Records that describe objects:
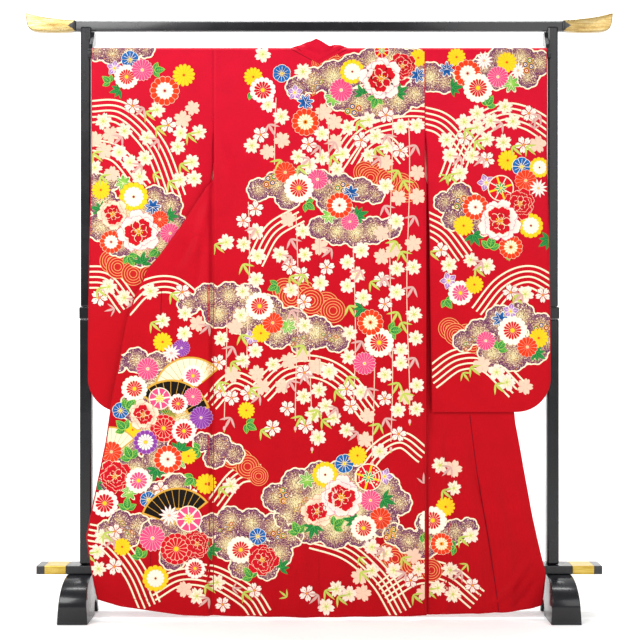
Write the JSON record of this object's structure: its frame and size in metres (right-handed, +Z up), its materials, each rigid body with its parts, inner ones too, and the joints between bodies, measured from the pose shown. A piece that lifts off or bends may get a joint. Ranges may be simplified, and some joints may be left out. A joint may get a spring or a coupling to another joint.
{
  "type": "furisode kimono on a two-post kimono rack",
  "caption": "Long-sleeved silk kimono hung open over the rod of a lacquered two-post rack, its back to the front, one front spread out beside it and one drawn round behind.",
  "frame": {"origin": "on the floor, under the middle of the rack's feet", "axes": "+X to the viewer's right along the rod, +Y away from the viewer of the garment's back, +Z up"},
  "size_m": [1.7198, 0.19, 1.7589],
  "materials": {
    "silk": "soft crepe with a painted pattern",
    "lacquer": "gloss black lacquer",
    "gilt": "satin gilt"
  },
  "bodies": {
    "root": {"back_left": "silk", "front_left": "silk", "okumi_left": "silk", "back_right": "silk", "front_right": "silk", "okumi_right": "silk", "sleeve_left_back": "silk", "sleeve_left_front": "silk", "sleeve_right_back": "silk", "sleeve_right_front": "silk", "collar": "silk", "rod": "lacquer", "rod_hook_left": "lacquer", "rod_hook_right": "lacquer", "top_bar": "lacquer", "lower_rail": "lacquer", "post_upper_left": "lacquer", "post_lower_left": "lacquer", "post_clamp_left": "lacquer", "clamp_knob_left": "lacquer", "foot_left": "lacquer", "post_upper_right": "lacquer", "post_lower_right": "lacquer", "post_clamp_right": "lacquer", "clamp_knob_right": "lacquer", "foot_right": "lacquer", "bar_finial_left": "gilt", "rail_cap_left": "gilt", "bar_finial_right": "gilt", "rail_cap_right": "gilt"}
  },
  "joints": []
}
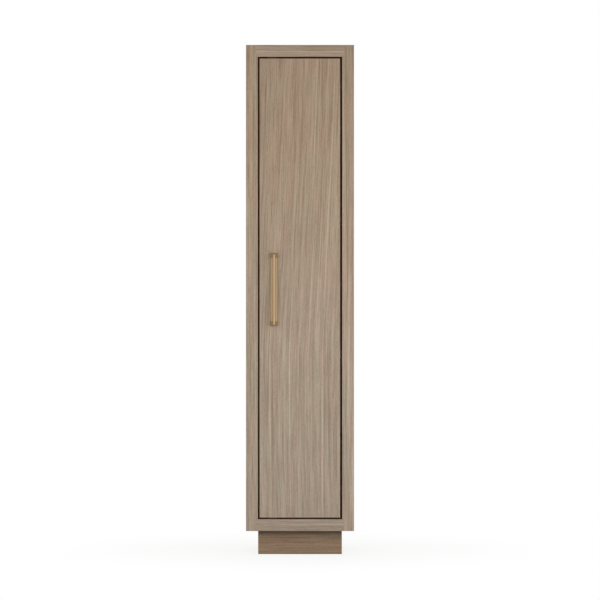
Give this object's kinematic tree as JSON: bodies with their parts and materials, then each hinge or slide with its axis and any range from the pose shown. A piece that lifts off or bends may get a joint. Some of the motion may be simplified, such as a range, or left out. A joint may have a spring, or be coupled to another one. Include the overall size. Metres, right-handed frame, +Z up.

### WHAT THE EXERCISE ASKS
Repeat the entries shown above, every one, word for word.

### ANSWER BELOW
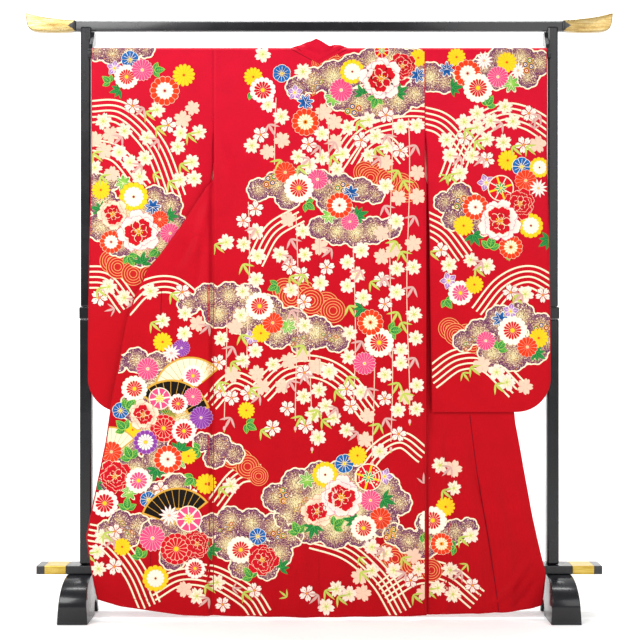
Write the JSON record of this object's structure: its frame and size in metres (right-handed, +Z up), its materials, each rigid body with its parts, inner ones too, and the joints between bodies, measured from the pose shown. A piece that lifts off or bends may get a joint. Ranges may be simplified, and some joints may be left out. A joint may get a spring or a coupling to another joint.
{
  "type": "furisode kimono on a two-post kimono rack",
  "caption": "Long-sleeved silk kimono hung open over the rod of a lacquered two-post rack, its back to the front, one front spread out beside it and one drawn round behind.",
  "frame": {"origin": "on the floor, under the middle of the rack's feet", "axes": "+X to the viewer's right along the rod, +Y away from the viewer of the garment's back, +Z up"},
  "size_m": [1.7198, 0.19, 1.7589],
  "materials": {
    "silk": "soft crepe with a painted pattern",
    "lacquer": "gloss black lacquer",
    "gilt": "satin gilt"
  },
  "bodies": {
    "root": {"back_left": "silk", "front_left": "silk", "okumi_left": "silk", "back_right": "silk", "front_right": "silk", "okumi_right": "silk", "sleeve_left_back": "silk", "sleeve_left_front": "silk", "sleeve_right_back": "silk", "sleeve_right_front": "silk", "collar": "silk", "rod": "lacquer", "rod_hook_left": "lacquer", "rod_hook_right": "lacquer", "top_bar": "lacquer", "lower_rail": "lacquer", "post_upper_left": "lacquer", "post_lower_left": "lacquer", "post_clamp_left": "lacquer", "clamp_knob_left": "lacquer", "foot_left": "lacquer", "post_upper_right": "lacquer", "post_lower_right": "lacquer", "post_clamp_right": "lacquer", "clamp_knob_right": "lacquer", "foot_right": "lacquer", "bar_finial_left": "gilt", "rail_cap_left": "gilt", "bar_finial_right": "gilt", "rail_cap_right": "gilt"}
  },
  "joints": []
}
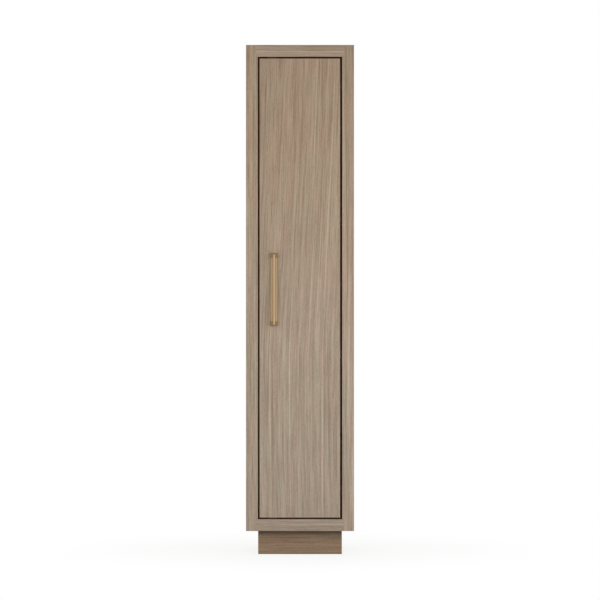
Give this object's kinematic tree as JSON: bodies with their parts and materials, then each hinge or slide with its axis and any range from the pose shown. A piece that lifts off or bends may get a joint. Some of the motion may be simplified, such as a range, or left out. A joint may have a spring, or be coupled to another one. Include the overall size. Metres, right-handed frame, +Z up.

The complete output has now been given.